One of the conference sponsors is Plan International, a child rights charity that operates Enter Safer Cities, a program that mobilizes adolescents to advocate for girls’ safety in 10 cities around the world.

In New Delhi, 96 percent of teenage girls surveyed by Plan International say they don’t feel safe.

In Hanoi, authorities and teens are working to improve bus safety for girls who need to use public transport.

“Safer cities for girls are safer cities for all,” said Alexander Munive, global head of gender equality and inclusion at Plan International.

In Kampala, Faridah took action after her friend’s death.

“I felt like my world had come to an end,” she said in a speech at the Vancouver conference, which wrapped up on Thursday.

When Plan International asked 156 girls in Kampala about safety in 2012, 80 percent of them said they felt “very unsafe” or “unsafe” in public spaces, including markets, roads, recreational areas and public transport.

They said they especially feared rape, theft and harassment.

Safer Cities — which works in partnership with UN-HABITAT and Women in Cities International — tackles this problem by discussing girls’ rights with groups of teenage girls and boys.

They then ask them to document safety problems in their community.

Faridah, a group leader for the program, and other teens walk around their neighbourhood with pens and paper, as well as a smartphone app, to map the problem spots.

They then share their findings with their families, communities and government to advocate for improvements.

Faridah and other teens met with city officials and convinced them to install the street lights and closed-circuit television cameras —simple security measures so that girls would feel safer.

The group also had meetings with motorcycle taxi drivers and told them how vulnerable the teens felt when they were whistled and hollered at, she explained.

Result: many drivers changed their behaviour.

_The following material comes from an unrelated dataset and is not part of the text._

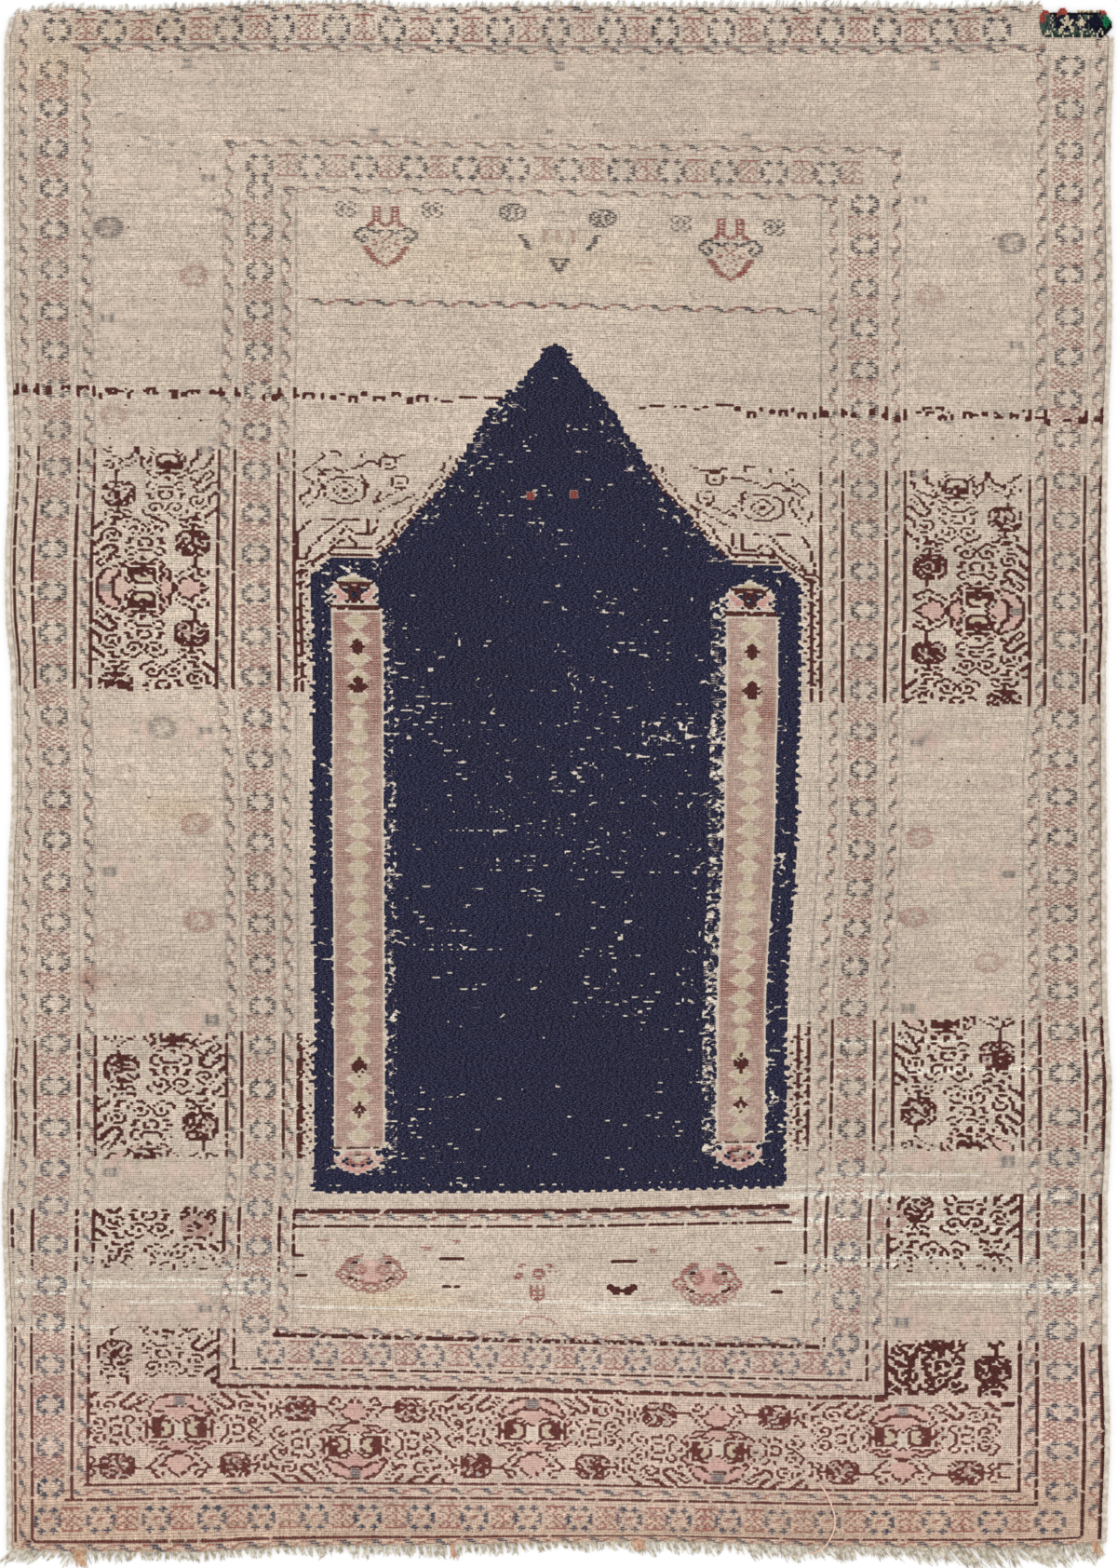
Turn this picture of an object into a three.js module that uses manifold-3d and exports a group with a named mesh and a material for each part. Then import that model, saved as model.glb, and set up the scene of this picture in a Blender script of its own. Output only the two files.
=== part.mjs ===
// A worn hand-knotted prayer rug, lying face up on its flat woven back.
// Sizes are millimetres. +X runs to the right across the rug, +Y up the rug
// towards the point of the niche, and +Z up from the floor.
import * as THREE from "three";
import { mergeVertices } from "three/addons/utils/BufferGeometryUtils.js";
import Module from "manifold-3d";

const wasm = await Module();
wasm.setup();

// Knotted cloth, measured from the centre line of the niche and from mid length
const CLOTH_LEFT = -587;
const CLOTH_RIGHT = 585;
const CLOTH_BOTTOM = -819;
const CLOTH_TOP = 834;
const CLOTH_HEIGHT = 3.2;
const COLUMNS = 28;
const ROWS = 40;
const RIM_WIDTH = 5;
const RIM_DROP = 1;
const RIPPLE = 0.22;
const GAP = 0.3;

// Full blue pile inside the niche stands higher than the worn ground round it
const NICHE = { left: -265, right: 262, bottom: -436, shoulder: 235, apex: 470 };
const NICHE_RISE = 0.9;
const NICHE_SLOPE = 36;

// Overcast selvedge cords along the two sides
const SELVEDGE_WIDTH = 6;
const SELVEDGE_HEIGHT = 3.8;

// Frayed warp ends: a narrow woven strip with the loose ends fused into it
const STRIP_WIDTH = 2.4;
const STRIP_HEIGHT = 1.8;
const STRAND_ROOT = 1.2;
const STRAND_HEIGHT = 1.5;
const STRAND_TIP = 0.4;
const FRINGE = {
  bottom: { strands: 184, width: 3.4, shortest: 0.75, spread: 0.5 },
  top: { strands: 96, width: 2.6, shortest: 0.5, spread: 0.9 },
};

// Scrap of another rug let into the lost top right corner
const NOTCH_LEFT = 517;
const NOTCH_BOTTOM = 802;
const PATCH_HEIGHT = 3.4;

// How far each side strays outwards, by the distance up the rug
const SIDE_STRAY = [
  { up: 0, left: 0, right: -2 },
  { up: 131, left: 1, right: 2 },
  { up: 211, left: 0, right: -1 },
  { up: 371, left: 5, right: -1 },
  { up: 451, left: 0, right: 3 },
  { up: 491, left: 2, right: 4 },
  { up: 531, left: -1, right: 1 },
  { up: 611, left: 1, right: -2 },
  { up: 731, left: -2, right: -2 },
  { up: 811, left: -6, right: -2 },
  { up: 931, left: -5, right: -3 },
  { up: 1011, left: 2, right: 0 },
  { up: 1051, left: 2, right: -3 },
  { up: 1171, left: -3, right: -1 },
  { up: 1331, left: 2, right: 4 },
  { up: 1491, left: 3, right: 2 },
  { up: 1611, left: 3, right: 6 },
  { up: 1653, left: -3, right: 6 },
];

// How far each end strays outwards, by the distance across the rug
const END_STRAY = [
  { across: 0, bottom: 3, top: -6 },
  { across: 45, bottom: 5, top: 0 },
  { across: 132, bottom: 6, top: -3 },
  { across: 200, bottom: 6, top: 1 },
  { across: 290, bottom: 1, top: 4 },
  { across: 390, bottom: -1, top: 5 },
  { across: 420, bottom: -1, top: 0 },
  { across: 590, bottom: -4, top: 2 },
  { across: 690, bottom: -6, top: 1 },
  { across: 790, bottom: -3, top: 0 },
  { across: 890, bottom: 0, top: 1 },
  { across: 990, bottom: 1, top: -1 },
  { across: 1104, bottom: 1, top: 3 },
  { across: 1172, bottom: -4, top: 3 },
];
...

Some now even wear jackets advocating for girls’ safety.

“You cannot do anything on this without the community,” said Munive, who noted that social pressure from neighbourhood residents was also a major factor in getting the drivers on board.

Initially, residents of her neighbourhood were not inclined to help, Faridah says. But the mapping exercise, along with other awareness activities led by the teens, changed the game.

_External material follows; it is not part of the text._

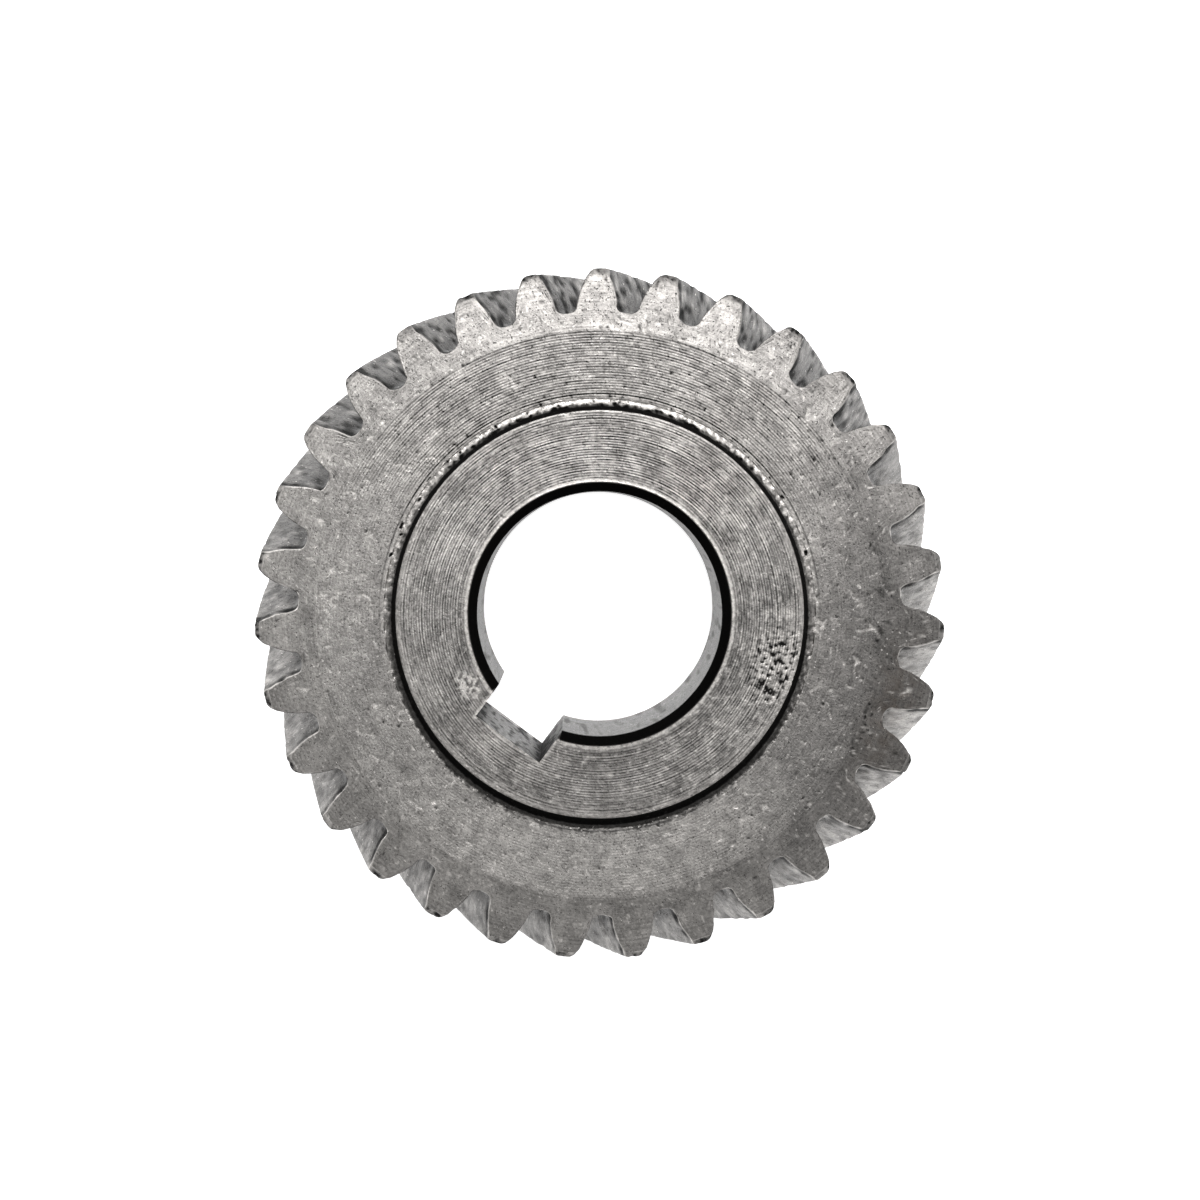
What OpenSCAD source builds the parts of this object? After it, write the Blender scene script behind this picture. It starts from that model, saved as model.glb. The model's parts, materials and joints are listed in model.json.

Now, locals step in and defend girls when they see harassment.

“I’m becoming more popular,” said Faridah, who has become something of a local celebrity thanks to her Safer Cities work.

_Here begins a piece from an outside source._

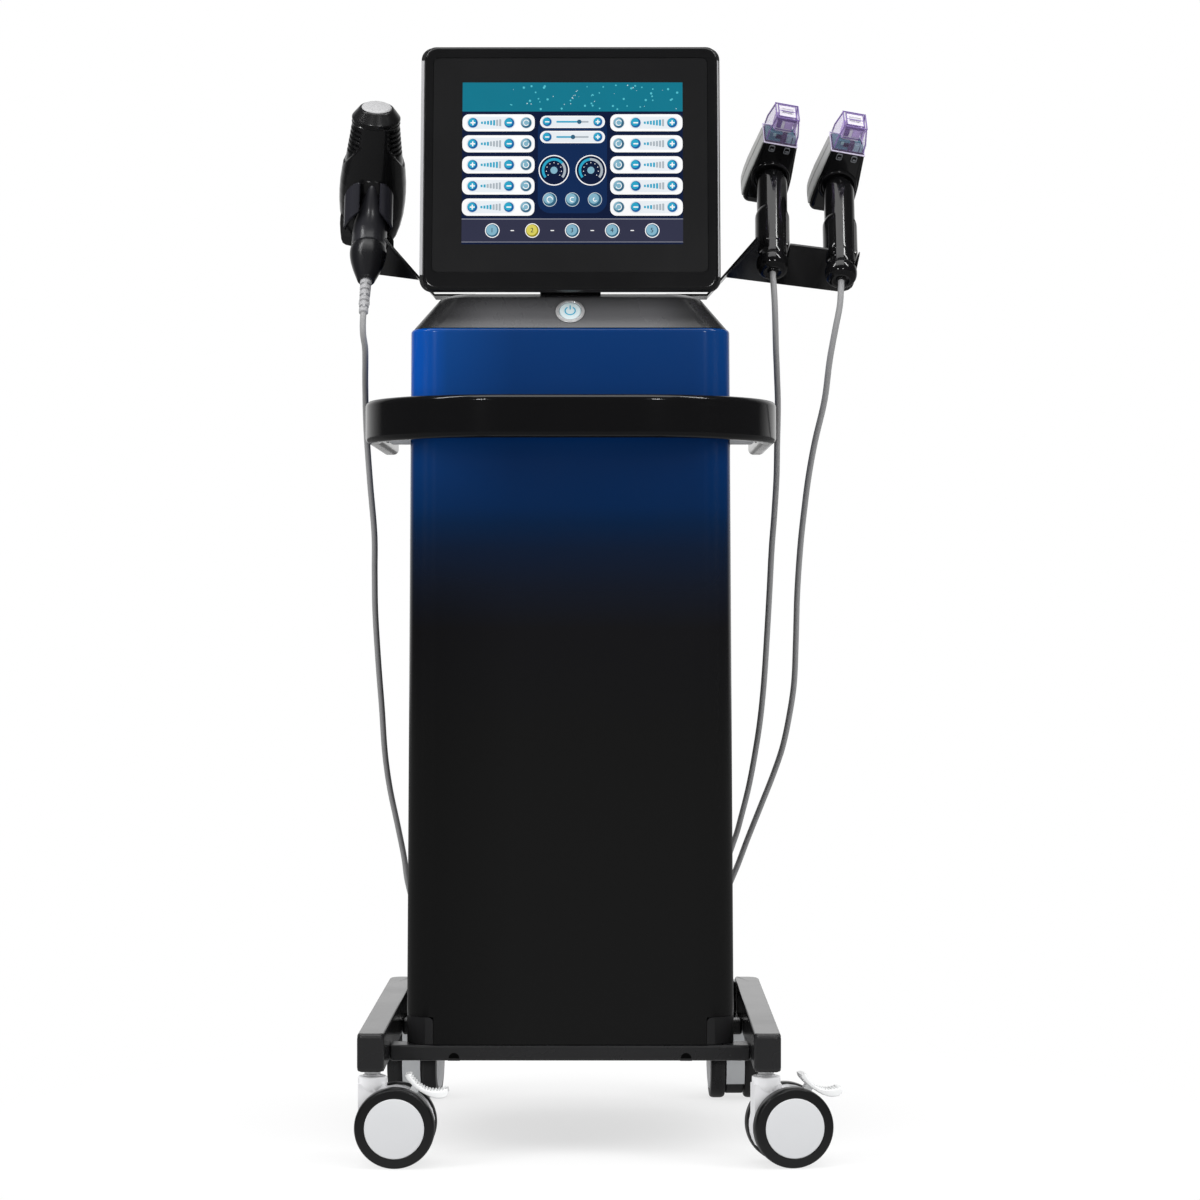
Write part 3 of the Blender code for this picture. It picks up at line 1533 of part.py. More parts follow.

“Even people I don’t know recognize me, so I don’t feel challenged in public spaces.”

Safer Cities currently operates in Alexandria, Asuncion, Cairo, Hanoi, Honiara, Kampala, Lima, Melbourne, Nairobi and New Delhi. The organization hopes to eventually expand the program to 20 cities.

The whole experience has boosted Faridah’s confidence — she says she now feels safe at home, and has returned to school with a scholarship after dropping out pregnant at age 15.

“I used to think of myself as a person of no value, as a person who could not achieve anything,” she told AFP.

Driven by the loss of her friend and her experience as a mother, Faridah is dedicated to advocating for girls’ safety, and wants to become a women’s rights lawyer.

She wants her message to reach more people across Kampala, including police who, she says, sometimes don’t take girls seriously and public transit operators in other neighbourhoods.

“I want to inspire other girls to be changemakers. That’s my dream,” she said.